Zwei Tage später wurde das Fahrrad des Jungen in einem Feld gefunden, kaum einen Kilometer von seinem Zuhause entfernt. Um die Daten des Mobilfunkmastes Tomm Heide an der A 40 auslesen zu können, kam die Polizei zu spät. Sie wurden damals nur zwölf Stunden gespeichert. Am 7. September meldete sich eine Zeugin, die auf dem Parkplatz an der Hinsbecker Straße eine Sporthose gefunden hatte.

Ein privater Mantrailer
mit Hund war auch im Einsatz

Die Polizei durchsuchte das Gelände und fand weitere Kleidungsstücke, die Mirco zugeordnet werden konnten. Erst im November fand ein Mitarbeiter der Straßenmeisterei in einer Straßenböschung Mircos Handy. Die Suche wurde aufwändig ausgeweitet. Es kamen Taucher zum Einsatz. Ein privater Mantrailer mit Hund wurde beauftragt, das habe „richtig viel Geld“ gekostet, erinnert sich Thiel. Drohnen waren damals ein Novum. Ein Privatmann musste die Polizei erst von den Möglichkeiten dieser Technik überzeugen. Sogar die Bundeswehr war mit Aufklärungs-Tornados beteiligt, die Wärmebilder führten aber zu keiner neuen Spur. Es gab viele Hinweise aus der Bevölkerung, aber auch skurrile Angebote: Wahrsager, Sucher mit Pendel oder selbst ernannte Profiler boten ihre Dienste oder Erkenntnisse an, seitenlange Faxe blockierten die Kommunikation. Sogar ein Knochenwerfer aus Peru wäre gegen Bezahlung nach Deutschland gekommen.
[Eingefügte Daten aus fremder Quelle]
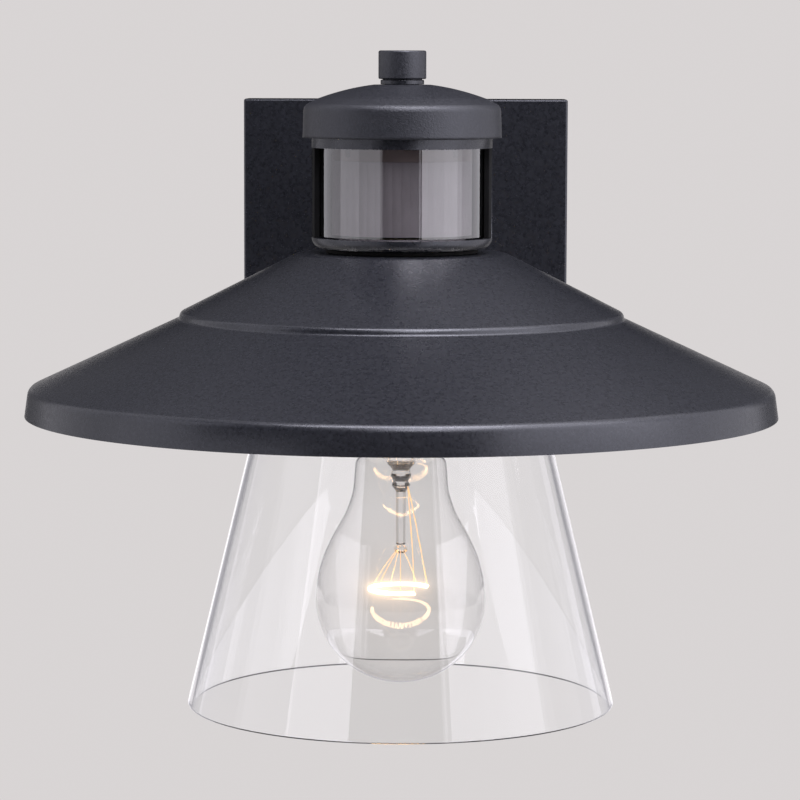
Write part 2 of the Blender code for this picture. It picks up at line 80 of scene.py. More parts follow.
FILAMENT_Z = (FILAMENT_LOW.z + FILAMENT_HIGH.z) / 2
FILAMENT_R = 11.0
FILAMENT_START, FILAMENT_SPAN = 30.0, 267.0  # degrees from +X, open towards the right
ARM_Z = (ARM_LOW.z + ARM_HIGH.z) / 2
WINDOW_LOW_Z = HEAD_LOW.z + 3.9
WINDOW_HIGH_Z = HEAD_HIGH.z - 6.5


# ---------------------------------------------------------------- materials

NOISE_LOW, NOISE_HIGH = 0.3, 0.7  # a noise texture stays mostly between these


class Finish:
    """A Principled material whose colour, roughness and normal come from noise."""

    def __init__(self, name):
        self.material = bpy.data.materials.new(name)
        self.material.use_nodes = True
        self.tree = self.material.node_tree
        self.shader = self.tree.nodes["Principled BSDF"]
        self.coordinates = self.add("ShaderNodeTexCoord").outputs["Object"]
        self.height = None

    def add(self, kind):
        return self.tree.nodes.new(kind)

    def link(self, output, socket):
        self.tree.links.new(output, socket)

    def sockets(self, **values):
        for key, value in values.items():
            self.shader.inputs[key.replace("_", " ")].default_value = value

    def noise(self, scale, detail=2.0, rough=0.5, stretch=(1.0, 1.0, 1.0)):
        mapping = self.add("ShaderNodeMapping")
        mapping.inputs["Scale"].default_value = stretch
        self.link(self.coordinates, mapping.inputs["Vector"])
        made = self.add("ShaderNodeTexNoise")
        made.inputs["Scale"].default_value = scale
        made.inputs["Detail"].default_value = detail
        made.inputs["Roughness"].default_value = rough
        self.link(mapping.outputs["Vector"], made.inputs["Vector"])
        return made.outputs["Fac"]

    def ranged(self, factor, low, high):
        made = self.add("ShaderNodeMapRange")
        made.inputs["From Min"].default_value = NOISE_LOW
        made.inputs["From Max"].default_value = NOISE_HIGH
        made.inputs["To Min"].default_value = low
        made.inputs["To Max"].default_value = high
        self.link(factor, made.inputs["Value"])
        return made.outputs["Result"]

    def colour(self, dark, light, scale, detail=3.0):
        ramp = self.add("ShaderNodeValToRGB")
        ramp.color_ramp.elements[0].position = NOISE_LOW
        ramp.color_ramp.elements[0].color = (*dark, 1.0)
        ramp.color_ramp.elements[1].position = NOISE_HIGH
        ramp.color_ramp.elements[1].color = (*light, 1.0)
        self.link(self.noise(scale, detail), ramp.inputs["Fac"])
        self.link(ramp.outputs["Color"], self.shader.inputs["Base Color"])

    def roughness(self, low, high, scale):
        value = self.ranged(self.noise(scale, 3.0), low, high)
        self.link(value, self.shader.inputs["Roughness"])

    def bump(self, factor, distance, strength):
        """Adds a layer of relief of the given depth, in millimetres."""
        made = self.add("ShaderNodeBump")
        made.inputs["Strength"].default_value = strength
        made.inputs["Distance"].default_value = distance * MM
        self.link(factor, made.inputs["Height"])
        if self.height is not None:
            self.link(self.height, made.inputs["Normal"])
        self.height = made.outputs["Normal"]
        self.link(self.height, self.shader.inputs["Normal"])


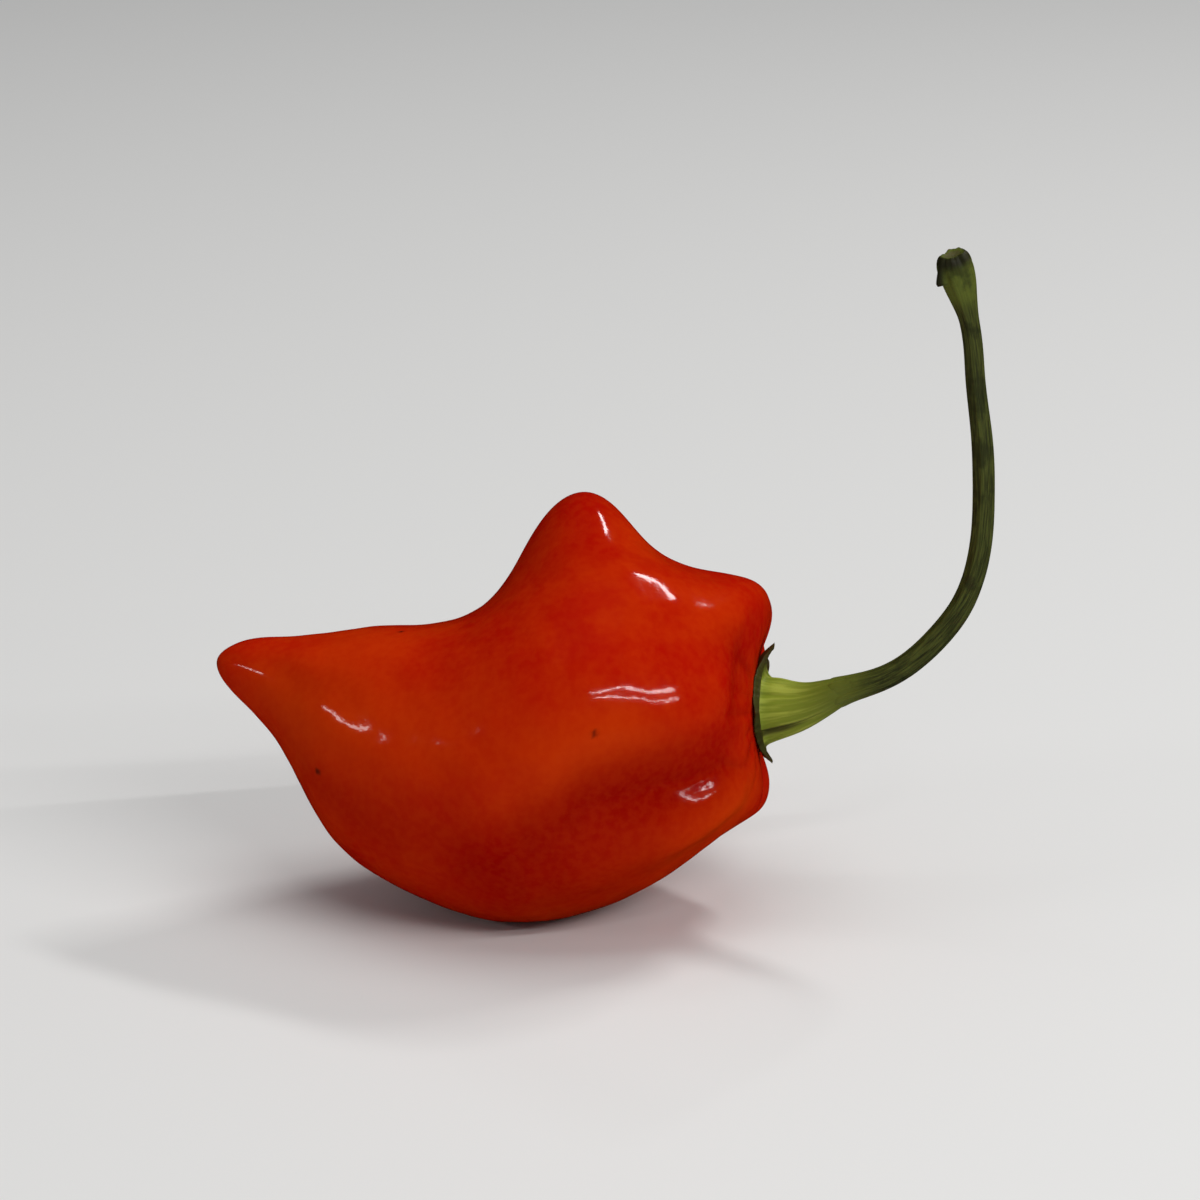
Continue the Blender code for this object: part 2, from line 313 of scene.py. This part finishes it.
def pucker_grooves(number, theta):
    """Short wrinkles out of the stem hollow: narrow Gaussian grooves in angle.

    Each drifts a few degrees a section, and fades out before the section that it reaches.
    """
    rng = np.random.default_rng(PUCKER_SEED)
    depth_here = np.zeros(np.broadcast(number, theta).shape)
    for k in range(PUCKERS):
        angle = 360 * (k + rng.uniform(-0.3, 0.3)) / PUCKERS
        width = rng.uniform(2.0, 4.5)
        reach = rng.uniform(3.6, 6.4)
        depth = PUCKER_DEPTH * rng.uniform(0.4, 1.5)
        drift = rng.uniform(-3, 3)
        fade = smooth_step(number - PUCKER_START) * smooth_step((reach - number) / 2.2)
        off = angle_from(theta, angle + drift * (number - 3)) / width
        depth_here += depth * fade * np.exp(-0.5 * off**2)
    return depth_here


def ripples(points, count, shortest, longest, slope, seed):
    """Low waves all over: a sum of plane sine waves of mixed directions and about one slope."""
    rng = np.random.default_rng(seed)
    height = np.zeros(points.shape[:-1])
    for _ in range(count):
        direction = rng.normal(size=3)
        direction /= np.linalg.norm(direction)
        length = rng.uniform(shortest, longest)
        phase = rng.uniform(0, 2 * math.pi)
        wave = np.sin(points @ direction * 2 * math.pi / length + phase)
        height += slope * length / (2 * math.pi) * wave
    return height / math.sqrt(count / 2)


def speck_spots(number, theta):
    """Small dark scars on the skin: 1 inside each spot, with an edge SPECK_EDGE wide."""
    points, _, _ = pod_wall(number, theta)
    spots = np.zeros(points.shape[:-1])
    for own_number, angle, size in SPECKS:
        middle, _, _ = pod_wall(np.array([own_number]), np.radians([float(angle)]))
        away = np.linalg.norm(points - middle[0], axis=-1)
        spots = np.maximum(spots, smooth_step((size + 0.25 - away) / SPECK_EDGE))
    return spots


def away_from_middle(radius):
    """0 up to 2 mm from the pod's middle line, where no relief fits, and 1 from 7 mm on."""
    return smooth_step((radius - 2.0) / 5.0)


def skin_mesh(name, points, marks):
    """A closed piece from a grid of points in millimetres, rows by columns.

    Columns join up round the piece, and the first and the last row close on one point each.
    `marks` are grids of numbers or of vectors that the material reads.
    """
    rows, columns = points.shape[:2]

    def on_vertices(grid):
        inner = grid[1:-1].reshape((rows - 2) * columns, -1)
        poles = [grid[k].reshape(columns, -1).mean(0) for k in (0, -1)]
        return np.vstack([inner, *poles])

    index = np.arange((rows - 2) * columns).reshape(rows - 2, columns)
    beside = np.roll(index, -1, axis=1)
    quads = np.stack([index[:-1], index[1:], beside[1:], beside[:-1]], axis=-1).reshape(-1, 4)
    start = np.full(columns, index.size)
    fans = np.vstack(
        [
            np.stack([start, index[0], beside[0]], axis=-1),
            np.stack([start + 1, beside[-1], index[-1]], axis=-1),
        ]
    )
    mesh = bpy.data.meshes.new(name)
    mesh.from_pydata((on_vertices(points) * MM).tolist(), [], quads.tolist() + fans.tolist())
    for mark, grid in marks.items():
        values = on_vertices(grid).astype(np.float32)
        kind, field = ("FLOAT_VECTOR", "vector") if values.shape[1] == 3 else ("FLOAT", "value")
        mesh.attributes.new(mark, kind, "POINT").data.foreach_set(field, values.ravel())
    mesh.shade_smooth()
    piece = bpy.data.objects.new(name, mesh)
    bpy.context.scene.collection.objects.link(piece)
    return piece


def pod_skin_points():
    """The pod's skin: the plain wall moved along its normals, and flat where it rests.

    height = swellings - creases - puckers + ripples + fine ripples, each less at the poles.
    """
    number = np.linspace(0, len(POD_SECTIONS) - 1, POD_ROWS)[:, None]
    theta = np.linspace(0, 2 * math.pi, POD_COLUMNS, endpoint=False)[None, :]
    points, normals, radius = pod_wall(number, theta)
    creases = crease_grooves(number, theta)
    puckers = pucker_grooves(number, theta)
    grown = away_from_middle(radius)
    height = grown * (swelling_heights(number, theta) - creases) - puckers
    off_poles = smooth_step(radius / 3.0)
    height = height + off_poles * ripples(points, *RIPPLES)
    height = height + off_poles * ripples(points, *FINE_RIPPLES)
    points = points + normals * height[..., None]
    points[..., 2] = np.maximum(points[..., 2], 0.0)
    marks = {
        # crease_shade: the creases and wrinkles, which the material paints a darker red as painted
        # shade
        "crease_shade": np.clip(creases * grown / 1.5 + puckers / 0.3, 0, 1),
        "orange": np.clip(gaussians(number, theta, POD_ORANGE), 0, 1),
        # red: spots of painted shade, partly the skin's own deeper red
        "red": np.clip(gaussians(number, theta, POD_RED_AND_SHADE), 0, 1),
        "speck": speck_spots(number, theta),
        "scar": np.exp(-((radius / TIP_SCAR_RADIUS) ** 2)) * (number > 10) + 0 * theta,
    }
    return points, marks


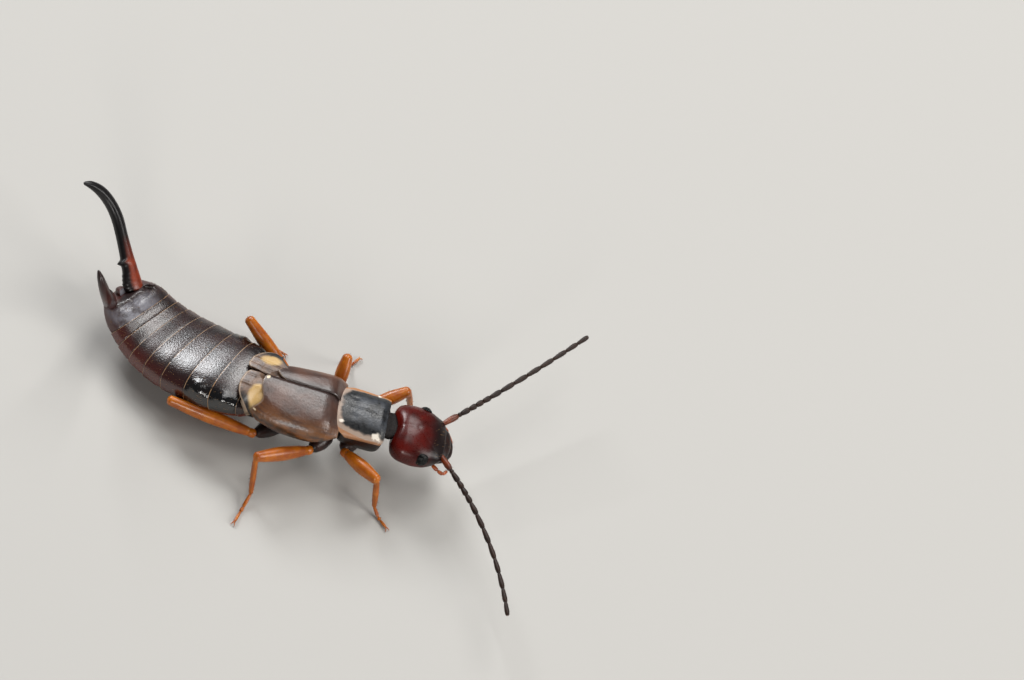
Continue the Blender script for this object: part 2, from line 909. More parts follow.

Entscheidender war die Zeugenaussage, einen dunklen Passat in der Nähe des Feldweges mit dem Fahrrad gesehen zu haben. Die Beamten der Soko arbeiteten durchschnittlich 13 bis 15 Stunden, ohne Diskussion. 2600 Fahrzeuge wurden überprüft, 27 Personen mit Speichelproben erfasst. Über das Auto fand man auch die Spur zum Täter. Am 26. Januar 2011 wurde der Täter um 6 Uhr in seinem Haus in Schwalmtal verhaftet. Der damals 45-jährige Familienvater hat selbst drei Kinder. Gegen Mittag führte er die Polizei zur Leiche. Insgesamt wurde Olaf H. neun Tage lang verhört. Die Soko erhielt zum Fahndungserfolg mehr als 1000 Glückwünsche aus aller Welt. Zur Beerdigung des Jungen in Grefrath erschien die Soko vollzählig.